-------- Data shown
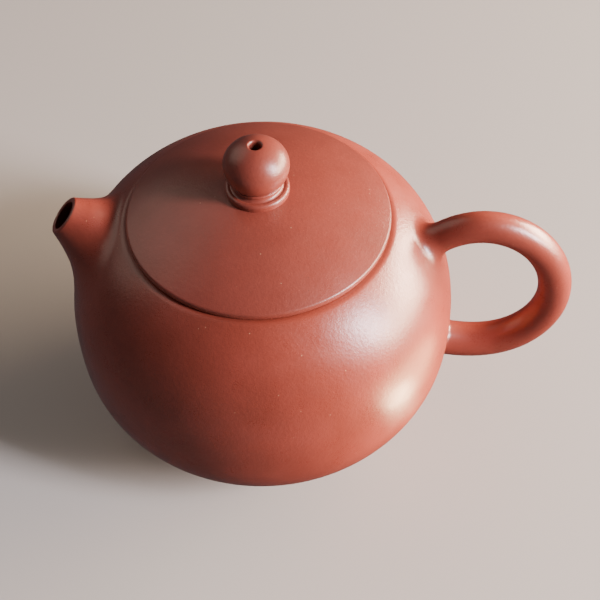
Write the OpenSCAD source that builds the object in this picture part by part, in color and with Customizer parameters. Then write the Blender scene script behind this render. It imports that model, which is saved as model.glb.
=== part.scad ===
// Round Yixing teapot: stiff clay pieces luted together into a pot, and a cut lid that lifts off.
// Millimetres, +Z up. The origin is the centre of the foot's resting face, on the pot's axis.
// The spout points to -X and the handle to +X.

/* [Body] */
// Greatest outside diameter of the round body
belly_d = 85; // [80:0.5:92]
// Height of the widest circle above the resting face
belly_z = 27; // [26:0.5:30]
// Rise of the shoulder curve from the widest circle to the axis
shoulder_rise = 36.4; // [34:0.2:39]
// Fullness of the shoulder curve, where 2 is an ellipse and more is squarer
shoulder_power = 2.6; // [2.3:0.05:2.8]
// Drop of the lower curve from the widest circle to the axis
lower_drop = 27.7; // [26.5:0.1:28.5]
// Fullness of the lower curve
lower_power = 2.35; // [2.2:0.05:2.6]
// Thickness of the clay wall
wall = 2.8; // [2.2:0.1:3.4]

/* [Foot] */
// Height of the foot ring
foot_h = 1.6; // [1.2:0.1:2.4]
// Outside diameter of the foot ring
foot_d = 40; // [34:0.5:41]
// Width of the foot ring's resting face
foot_w = 2.6; // [1.8:0.1:4]

/* [Lid] */
// Diameter of the lid plate
lid_d = 55; // [52:0.5:58]
// Height of the lid's upright edge
lid_edge_h = 1.2; // [0.8:0.1:2]
// Rise of the lid's dome above its edge
lid_rise = 6.9; // [5.5:0.1:8]
// Thickness of the lid plate
lid_wall = 2.6; // [2:0.1:3.2]
// Border of the pot's mouth that stays in sight around the lid
seat_border = 0.9; // [0.5:0.1:1.5]
// Gap between the lid and its seat at rest
seat_gap = 0.2; // [0.1:0.05:0.3]
// Diameter of the opening inside the mouth ring
mouth_d = 47.6; // [46:0.2:48]
// Play around the lid's flange
flange_play = 0.3; // [0.2:0.05:0.5]
// Depth of the flange below the lid plate
flange_h = 6.5; // [5:0.5:9]
// Thickness of the flange
flange_wall = 2.2; // [1.6:0.1:2.6]

/* [Knob] */
// Greatest diameter of the knob
knob_d = 13.4; // [12:0.2:15]
// Height of the knob from its widest circle to its top
knob_top = 5.3; // [4.8:0.1:6.5]
// Depth of the knob from its widest circle to its lowest point
knob_bottom = 6; // [5.4:0.1:6.6]
// Greatest diameter of the collar's lower ring
collar_d = 13.2; // [12.4:0.2:14]
// Greatest diameter of the collar's upper ring
neck_d = 10.5; // [9.8:0.1:11.5]
// Diameter of the vent hole at the top of the knob
vent_d = 2.4; // [1.8:0.1:2.8]
// Diameter of the vent hole where it opens under the lid
vent_low_d = 1.6; // [1.2:0.1:1.8]

/* [Spout] */
// Outside diameter of the spout's mouth
spout_mouth_d = 8.4; // [7.6:0.1:9.4]
// Diameter of the bore at the spout's mouth
spout_bore_d = 6.2; // [5.4:0.1:6.8]
// Distance of the spout's mouth from the pot's axis
spout_reach = 41.4; // [41:0.1:43]
// Height of the middle of the spout's mouth
spout_z = 57; // [55.5:0.1:57.5]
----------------
Requirement: Write out the full listing exactly as given.

Full response:
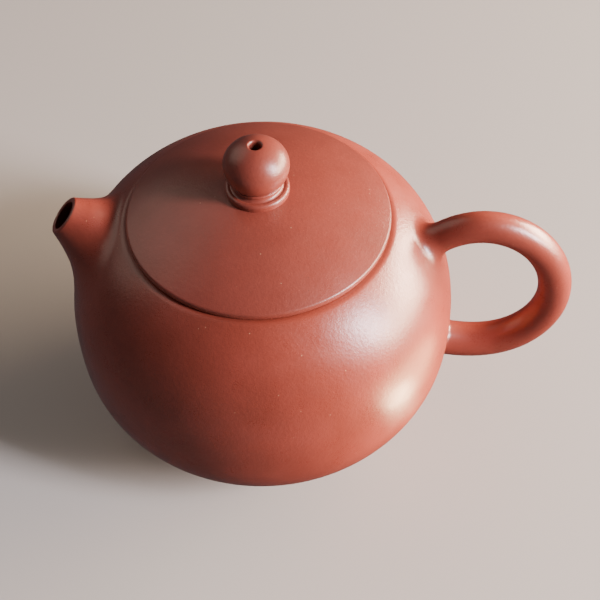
Write the OpenSCAD source that builds the object in this picture part by part, in color and with Customizer parameters. Then write the Blender scene script behind this render. It imports that model, which is saved as model.glb.
=== part.scad ===
// Round Yixing teapot: stiff clay pieces luted together into a pot, and a cut lid that lifts off.
// Millimetres, +Z up. The origin is the centre of the foot's resting face, on the pot's axis.
// The spout points to -X and the handle to +X.

/* [Body] */
// Greatest outside diameter of the round body
belly_d = 85; // [80:0.5:92]
// Height of the widest circle above the resting face
belly_z = 27; // [26:0.5:30]
// Rise of the shoulder curve from the widest circle to the axis
shoulder_rise = 36.4; // [34:0.2:39]
// Fullness of the shoulder curve, where 2 is an ellipse and more is squarer
shoulder_power = 2.6; // [2.3:0.05:2.8]
// Drop of the lower curve from the widest circle to the axis
lower_drop = 27.7; // [26.5:0.1:28.5]
// Fullness of the lower curve
lower_power = 2.35; // [2.2:0.05:2.6]
// Thickness of the clay wall
wall = 2.8; // [2.2:0.1:3.4]

/* [Foot] */
// Height of the foot ring
foot_h = 1.6; // [1.2:0.1:2.4]
// Outside diameter of the foot ring
foot_d = 40; // [34:0.5:41]
// Width of the foot ring's resting face
foot_w = 2.6; // [1.8:0.1:4]

/* [Lid] */
// Diameter of the lid plate
lid_d = 55; // [52:0.5:58]
// Height of the lid's upright edge
lid_edge_h = 1.2; // [0.8:0.1:2]
// Rise of the lid's dome above its edge
lid_rise = 6.9; // [5.5:0.1:8]
// Thickness of the lid plate
lid_wall = 2.6; // [2:0.1:3.2]
// Border of the pot's mouth that stays in sight around the lid
seat_border = 0.9; // [0.5:0.1:1.5]
// Gap between the lid and its seat at rest
seat_gap = 0.2; // [0.1:0.05:0.3]
// Diameter of the opening inside the mouth ring
mouth_d = 47.6; // [46:0.2:48]
// Play around the lid's flange
flange_play = 0.3; // [0.2:0.05:0.5]
// Depth of the flange below the lid plate
flange_h = 6.5; // [5:0.5:9]
// Thickness of the flange
flange_wall = 2.2; // [1.6:0.1:2.6]

/* [Knob] */
// Greatest diameter of the knob
knob_d = 13.4; // [12:0.2:15]
// Height of the knob from its widest circle to its top
knob_top = 5.3; // [4.8:0.1:6.5]
// Depth of the knob from its widest circle to its lowest point
knob_bottom = 6; // [5.4:0.1:6.6]
// Greatest diameter of the collar's lower ring
collar_d = 13.2; // [12.4:0.2:14]
// Greatest diameter of the collar's upper ring
neck_d = 10.5; // [9.8:0.1:11.5]
// Diameter of the vent hole at the top of the knob
vent_d = 2.4; // [1.8:0.1:2.8]
// Diameter of the vent hole where it opens under the lid
vent_low_d = 1.6; // [1.2:0.1:1.8]

/* [Spout] */
// Outside diameter of the spout's mouth
spout_mouth_d = 8.4; // [7.6:0.1:9.4]
// Diameter of the bore at the spout's mouth
spout_bore_d = 6.2; // [5.4:0.1:6.8]
// Distance of the spout's mouth from the pot's axis
spout_reach = 41.4; // [41:0.1:43]
// Height of the middle of the spout's mouth
spout_z = 57; // [55.5:0.1:57.5]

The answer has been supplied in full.